Extract exactly the run of lines starting at the line that holds "Keep writing the" and ending at the line that holds "of one cup.", both included.

▶ _Source material_:

★ ★ ★ ★

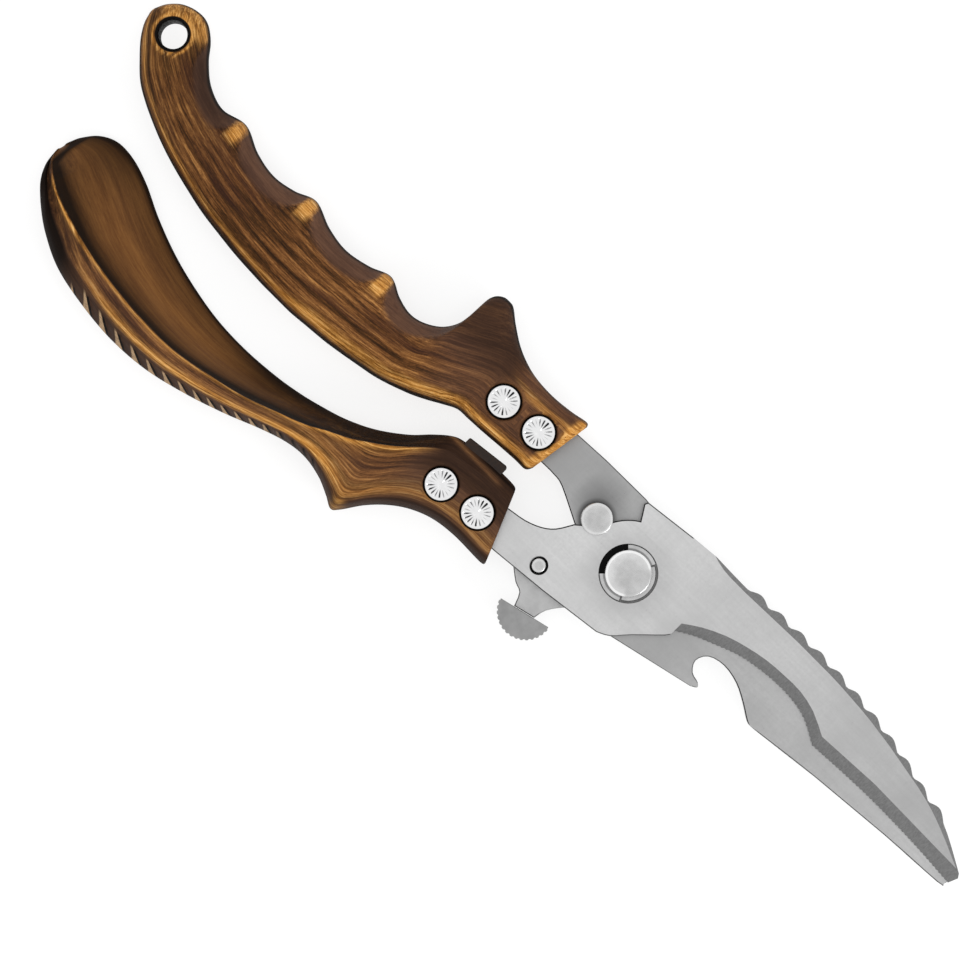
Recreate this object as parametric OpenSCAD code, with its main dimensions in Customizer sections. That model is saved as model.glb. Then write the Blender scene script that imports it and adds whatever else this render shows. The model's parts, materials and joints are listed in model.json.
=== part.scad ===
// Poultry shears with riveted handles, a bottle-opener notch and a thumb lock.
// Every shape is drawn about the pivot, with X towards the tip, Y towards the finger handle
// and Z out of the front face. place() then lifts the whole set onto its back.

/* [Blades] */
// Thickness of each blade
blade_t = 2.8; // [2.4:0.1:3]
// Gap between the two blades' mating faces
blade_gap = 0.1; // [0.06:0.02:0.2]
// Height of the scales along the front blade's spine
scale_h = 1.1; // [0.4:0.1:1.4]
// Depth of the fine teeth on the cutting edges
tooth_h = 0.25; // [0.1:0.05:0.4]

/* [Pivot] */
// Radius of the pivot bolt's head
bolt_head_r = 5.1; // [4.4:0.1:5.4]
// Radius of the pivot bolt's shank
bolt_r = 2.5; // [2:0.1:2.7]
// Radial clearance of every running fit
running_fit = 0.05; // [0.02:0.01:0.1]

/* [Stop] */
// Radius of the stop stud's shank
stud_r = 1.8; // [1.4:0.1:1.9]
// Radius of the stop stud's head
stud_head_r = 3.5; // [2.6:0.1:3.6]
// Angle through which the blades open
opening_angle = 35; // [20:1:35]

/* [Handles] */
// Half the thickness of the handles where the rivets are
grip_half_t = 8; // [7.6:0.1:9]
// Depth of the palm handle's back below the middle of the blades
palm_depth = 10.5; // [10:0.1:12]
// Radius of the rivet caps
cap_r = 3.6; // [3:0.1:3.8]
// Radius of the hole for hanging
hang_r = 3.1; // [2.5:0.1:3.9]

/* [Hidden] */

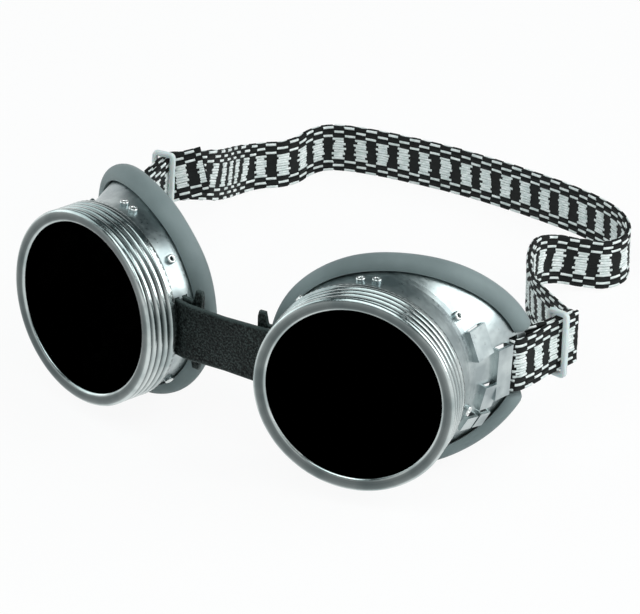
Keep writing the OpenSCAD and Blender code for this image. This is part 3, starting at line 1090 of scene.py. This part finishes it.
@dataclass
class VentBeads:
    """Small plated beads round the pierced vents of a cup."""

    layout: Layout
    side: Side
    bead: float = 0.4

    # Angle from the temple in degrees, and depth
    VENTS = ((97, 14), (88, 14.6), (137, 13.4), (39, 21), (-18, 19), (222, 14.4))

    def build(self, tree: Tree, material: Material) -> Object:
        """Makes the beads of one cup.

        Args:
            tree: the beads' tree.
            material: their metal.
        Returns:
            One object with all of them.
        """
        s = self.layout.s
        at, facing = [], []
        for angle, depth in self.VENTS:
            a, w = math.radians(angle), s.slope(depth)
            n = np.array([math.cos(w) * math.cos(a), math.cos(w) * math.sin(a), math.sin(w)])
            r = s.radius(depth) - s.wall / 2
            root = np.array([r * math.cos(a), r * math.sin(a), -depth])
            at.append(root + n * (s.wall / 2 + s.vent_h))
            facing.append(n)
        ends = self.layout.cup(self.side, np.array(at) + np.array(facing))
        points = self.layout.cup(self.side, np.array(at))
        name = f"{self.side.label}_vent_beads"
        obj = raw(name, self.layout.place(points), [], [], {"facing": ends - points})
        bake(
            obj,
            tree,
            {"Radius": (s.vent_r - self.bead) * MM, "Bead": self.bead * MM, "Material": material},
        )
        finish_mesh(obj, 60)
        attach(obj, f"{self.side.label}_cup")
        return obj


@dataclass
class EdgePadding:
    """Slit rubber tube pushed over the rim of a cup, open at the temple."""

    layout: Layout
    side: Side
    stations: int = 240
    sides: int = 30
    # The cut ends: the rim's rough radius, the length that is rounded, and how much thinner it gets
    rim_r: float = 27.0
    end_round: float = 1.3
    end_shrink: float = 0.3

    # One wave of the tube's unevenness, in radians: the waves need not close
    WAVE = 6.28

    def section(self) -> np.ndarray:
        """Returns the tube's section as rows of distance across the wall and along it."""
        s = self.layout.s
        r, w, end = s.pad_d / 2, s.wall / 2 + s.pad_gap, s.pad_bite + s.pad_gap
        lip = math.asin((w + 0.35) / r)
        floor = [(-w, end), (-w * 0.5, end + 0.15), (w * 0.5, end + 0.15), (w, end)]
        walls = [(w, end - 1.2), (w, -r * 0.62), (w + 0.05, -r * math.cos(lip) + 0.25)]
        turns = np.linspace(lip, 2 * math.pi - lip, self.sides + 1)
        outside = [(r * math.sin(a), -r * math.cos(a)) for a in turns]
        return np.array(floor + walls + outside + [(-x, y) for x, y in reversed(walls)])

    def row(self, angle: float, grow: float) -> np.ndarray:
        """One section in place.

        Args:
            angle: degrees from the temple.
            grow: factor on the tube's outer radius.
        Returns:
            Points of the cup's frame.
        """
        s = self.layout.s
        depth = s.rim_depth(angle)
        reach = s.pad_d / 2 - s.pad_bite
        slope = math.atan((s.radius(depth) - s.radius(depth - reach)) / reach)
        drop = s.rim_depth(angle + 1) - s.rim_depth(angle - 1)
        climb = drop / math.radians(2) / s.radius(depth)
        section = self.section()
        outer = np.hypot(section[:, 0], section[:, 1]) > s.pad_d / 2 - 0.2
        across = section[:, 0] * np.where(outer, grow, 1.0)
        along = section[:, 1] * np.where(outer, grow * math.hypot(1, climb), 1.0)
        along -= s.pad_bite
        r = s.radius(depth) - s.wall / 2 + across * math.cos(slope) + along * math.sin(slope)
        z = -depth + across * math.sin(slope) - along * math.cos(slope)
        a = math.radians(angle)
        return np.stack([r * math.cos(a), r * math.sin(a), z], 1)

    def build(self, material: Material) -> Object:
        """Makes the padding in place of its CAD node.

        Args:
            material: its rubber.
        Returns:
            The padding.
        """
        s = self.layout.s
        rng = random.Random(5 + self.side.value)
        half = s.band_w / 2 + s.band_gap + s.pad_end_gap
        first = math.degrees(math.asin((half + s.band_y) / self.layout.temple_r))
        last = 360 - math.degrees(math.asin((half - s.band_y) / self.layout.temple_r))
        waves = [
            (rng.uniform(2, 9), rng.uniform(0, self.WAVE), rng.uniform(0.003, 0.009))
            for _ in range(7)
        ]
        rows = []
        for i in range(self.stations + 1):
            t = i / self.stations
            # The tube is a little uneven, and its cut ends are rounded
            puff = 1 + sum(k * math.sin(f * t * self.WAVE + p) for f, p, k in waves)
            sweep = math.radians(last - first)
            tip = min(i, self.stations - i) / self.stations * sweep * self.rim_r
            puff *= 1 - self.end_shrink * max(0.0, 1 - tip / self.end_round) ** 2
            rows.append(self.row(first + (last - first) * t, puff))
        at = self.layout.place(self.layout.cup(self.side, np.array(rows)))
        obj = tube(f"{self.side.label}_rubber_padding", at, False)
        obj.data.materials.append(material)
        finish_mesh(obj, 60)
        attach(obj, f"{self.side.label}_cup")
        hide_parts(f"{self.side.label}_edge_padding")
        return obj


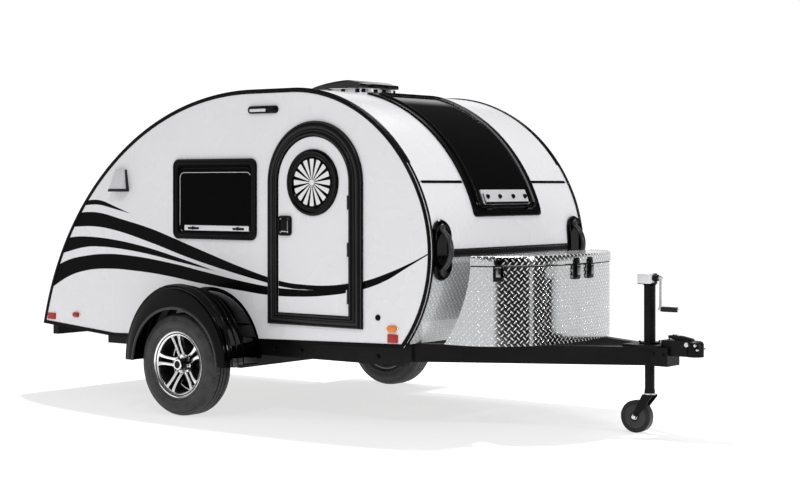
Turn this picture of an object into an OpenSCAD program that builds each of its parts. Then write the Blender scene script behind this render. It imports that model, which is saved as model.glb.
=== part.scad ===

★ ★ ★ ★

▶ _Answer to the problem_:
Keep writing the OpenSCAD and Blender code for this image. This is part 3, starting at line 1090 of scene.py. This part finishes it.
@dataclass
class VentBeads:
    """Small plated beads round the pierced vents of a cup."""

    layout: Layout
    side: Side
    bead: float = 0.4

    # Angle from the temple in degrees, and depth
    VENTS = ((97, 14), (88, 14.6), (137, 13.4), (39, 21), (-18, 19), (222, 14.4))

    def build(self, tree: Tree, material: Material) -> Object:
        """Makes the beads of one cup.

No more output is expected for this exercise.